Thursday, November 26, 2009

Max Mex Movies Post II: Two Mules for Sister Sara

“Two Mules for Sister Sara” was released in 1970, directed by Don Siegel and starred Shirley MacLaine and Clint Eastwood. The movie was filmed in Mexico and was one of those cases of an original story changed almost beyond recognition from the final film that appeared on screen. Budd Boetticher wrote the original screenplay and was extremely displeased with the result after Albert Maltz got done with it. I would say why, but would spoil it for those who have not seen the movie and might like to. It is the story of an American gun for hire who falls in with a nun during the French intervention in Mexico.

Clint Eastwood is Hogan, a Civil War veteran with an agreement with a Juarista colonel to help destroy a French fort at Chihuahua in return for a share of the gold in the strongbox there. Along the way he meets Sister Sara (Shirley MacLaine) who he saves from being gang raped by four drunken outlaws (Americans oddly enough). Once that escapade was dealt with Sister Sara appeals for Hogan’s help again when the French cavalry show up, telling him that she is wanted by the French for raising money for the Juarista army. Even after that threat is avoided, Hogan cannot seem to shake the persistent sister who insists on going along with him, for reasons which will become clear in the end.

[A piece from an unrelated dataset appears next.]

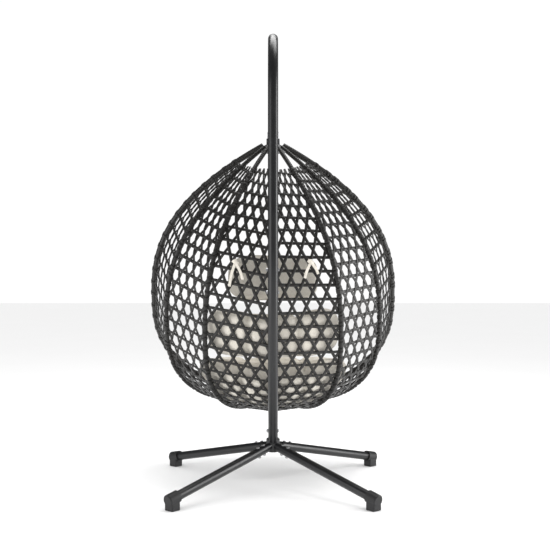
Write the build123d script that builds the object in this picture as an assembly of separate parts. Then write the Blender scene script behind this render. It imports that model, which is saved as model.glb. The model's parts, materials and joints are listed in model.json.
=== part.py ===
from build123d import *
from math import asin, atan2, cos, degrees, hypot, pi, radians, sin
import os

# Hanging egg chair, in millimetres. +Z is up and the floor is at Z = 0. The chair's mouth faces +Y
# and its post stands at the back, on the -Y side. The pieces are worked out about the hang line,
# the upright line through the suspension, and are moved along Y at the end so that the origin lies
# at the middle of the chair's footprint.

# ---- stand ----
post_diameter = 42.0
post_wall = 2.0
post_offset = 470.0  # hang line to the post's upright stretch
arch_radius = 235.0  # centreline of the crook
arch_centre_height = 1690.0
arch_past_crown = 76.0  # degrees that the crook runs on past its highest point
plug_length = 20.0
post_joint_height = 895.0  # where the two post tubes meet
post_bow_top = 1000.0  # the post is upright above this height
sleeve_reach = 75.0  # of the inner sleeve, each way from the joint
slip_clearance = 0.1  # radial, between tubes that slide into each other

hub_offset = 163.0  # hang line to the hub
hub_height = 172.0  # where the leg axes cross
hub_diameter = 60.0
hub_depth = 60.0
hub_chamfer = 5.0
hub_bore_start = 40.0  # from the hub's centre to each spigot's bore
post_spigot_wall = 5.0
leg_spigot_wall = 4.0
post_start = 45.0  # hub centre to the post's lower end
post_straight = 95.0  # straight stretch at the post's foot
post_spigot = 80.0

leg_diameter = 38.0
leg_wall = 2.0
leg_start = 42.0  # hub centre to the leg's inner end
leg_reach = 618.0  # hub centre to the foot, in plan
leg_spigot = 130.0
rear_leg_angle = 41.3  # from -Y
front_leg_angle = 51.2  # from +Y
foot_axis_height = 40.0
foot_cap_diameter = 50.0
foot_cap_length = 54.0
foot_cap_wall = 5.0
foot_block_width = 46.0
foot_block_length = 44.0
foot_block_round = 6.0
foot_block_chamfer = 2.0
foot_cap_chamfer = 4.0
leg_bolt_places = (62.0, 95.0)
bolt_diameter = 8.0
bolt_clearance = 0.4  # on the diameter of a hole for a screw
screw_hole_overrun = 4.0  # that a hole's cutter runs past a tube, each side
screw_end = 1.5  # of thread past each nut
bolt_head_diameter = 14.0
bolt_head_height = 4.5
bolt_head_round = 2.7
nut_width = 13.0
nut_height = 6.5
post_bolt_gap = 46.0  # joint to each post screw

# ---- suspension ----
eye_height = 1716.0
eye_hole_radius = 7.0
eye_outer_radius = 14.0
eye_thickness = 6.0
eye_root_depth = 22.0  # of the eye plate inside the crook
eye_half_width = 12.0
lid_height = 4.0
lid_chamfer = 1.5
carabiner_wire = 8.0
carabiner_length = 54.0  # between the centres of its two ends
carabiner_width = 26.0
gate_travel_gap = 0.4
gate_round = 1.2
gate_slimmer = 1.0  # than the link's wire
gate_end_inset = 2.0  # from where the link's ends start to curve
spring_wire = 5.0
spring_mean_radius = 14.0
spring_turns = 8
spring_body = 45.0
hook_radius = 10.0
hook_stem = 5.0
hook_mouth = 50.0  # degrees of the ring left open beside the stem
end_plug = 3.5  # disc on each hook that the coil's end seats on
loop_wire = 8.0
loop_radius = 22.0
loop_root = 12.0  # of the loop's legs inside the crown boss
contact_gap = 0.8  # where one link hangs in the next

# ---- basket ----
basket_tilt = 19.5  # degrees that the basket leans back as it hangs
basket_length = 1282.0  # crown to bottom ring along the basket's axis
basket_radius = 573.0
widest_share = 0.623  # of the length, from the crown
crown_power = 2.59
bottom_power = 2.35
apex_height = 1527.0
rib_angles = (31.0, 57.0)
rim_angle = 90.0
rib_diameter = 19.0
rib_wall = 1.5
rim_diameter = 25.0
rim_wall = 1.5
crown_radius = 30.0
crown_above = 9.0
crown_below = 46.0
crown_chamfer = 3.0
rib_start_radius = 50.0
gusset_radius = 78.0
gusset_thickness = 3.0
bottom_ring_radius = 70.0
bottom_ring_wall = 4.0
bottom_ring_height = 30.0
bottom_ring_rise = 6.0  # of its middle above the basket's lowest point
bottom_plate_thickness = 4.0
ring_gap = 4.0  # that the ribs stop short of the ring's two faces
panel_thickness = 3.0
panel_gap = 1.0
panel_top_radius = 105.0
panel_bottom_radius = 92.0
panel_stations = 11

# ---- cushions ----
cushion_gap = 34.0  # basket profile to the cushion's outer face
seat_thickness = 105.0
back_thickness = 85.0
seat_half_angle = 48.0
back_half_angle = 35.0
seat_from_share = 0.68  # of the basket's length, from the crown
back_from_share = 0.475
seam_gap = 6.0
seat_front_radius = 110.0
pillow_width = 390.0
pillow_height = 205.0
pillow_depth = 105.0
pillow_centre_height = 905.0
pillow_round = 42.0
pillow_gap = 76.0  # back wall to the pillow, so that its flat back clears the curved panels
tie_width = 24.0
tie_thickness = 2.0
tie_spread = 115.0
tie_length = 110.0
tie_rise = 44.0  # of the tapes' middle above the pillow
tie_gap = 70.0  # back wall to the tapes

os.makedirs("parts", exist_ok=True)

hub_centre = Vector(0, -hub_offset, hub_height)
basket_place = Location((0, 0, apex_height), (basket_tilt, 0, 0))


# ---- helpers ----
def tube_along(path, outer, wall):
    """A round tube of the given outer diameter along a path."""
    start = Plane(path @ 0, z_dir=path % 0)
    ring = start * (Circle(outer / 2) - Circle(outer / 2 - wall))
    return sweep(ring, path)


def rod_along(path, diameter):
    return sweep(Plane(path @ 0, z_dir=path % 0) * Circle(diameter / 2), path)


def rod_between(a, b, diameter):
    return rod_along(Line(a, b), diameter)


def profile_at(t):
    """Radius and distance below the crown: t runs 0 to 1 to the widest ring and 1 to 2 to the bottom."""
    if t <= 1:
        v = 1 - t
        return basket_radius * (1 - v**crown_power), widest_share * basket_length * t
    turn = (t - 1) * pi / 2
    w = sin(turn) ** (2 / bottom_power)
    return basket_radius * cos(turn), basket_length * (widest_share + (1 - widest_share) * w)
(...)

As it turns out Sister Sara used to live in Chihuahua and has detailed knowledge of the French garrison, which she predicts will be uselessly drunk celebrating Bastille Day which is coming up. The two make an unlikely pair and there are numerous humorous moments between them. It is a good, simple action western with plenty of scrapes as the two repeatedly save each other from encounters with the French. As usual, the Juaristas are the good guys and the French are the bad guys and there is the obligatory scene of a French firing squad executing someone. In fact, of all the movies I’ve seen about the 2nd Empire period all of them have scenes of firing squad executions, only one of which was a republican firing squad executing a batch of Frenchmen (don’t worry, we are assured in that film that they deserved it whereas the Juaristas never do of course). Given the portrayal of the two sides it is probably fortunate that Emperor Maximilian, best as I recall, is never even mentioned. The war is portrayed simply as one of Mexicans fighting the French who want to "make Mexico one of their colonies".

Some might be put off by certain things, and as usual I will choose to ignore the historical inaccuracies and, as usual, giving the French troops a Gatling gun. One of the things I liked best about it was the musical score, much of which consists of Mexican guitars and Catholic chant. The acting is good, Eastwood, as usual is in his element as the rough, western loner and the scenic shots are great. There is a surprise ending you might not see coming and then of course is the final climactic battle between the Juaristas and the French garrison. On the whole it is, in my view, a good little western, not spectacular but as I’ve said I’m drawn to the time and place of the setting so I take the good and the bad as they come. I will not give away the ending but, naturally, what chance does the French Foreign Legion have against Clint Eastwood? One of the taglines of the movie (obviously drawing on Eastwood’s earlier fame in westerns) was: The “Man with no name” returns to take on an entire army with two guns and a fistful of dynamite.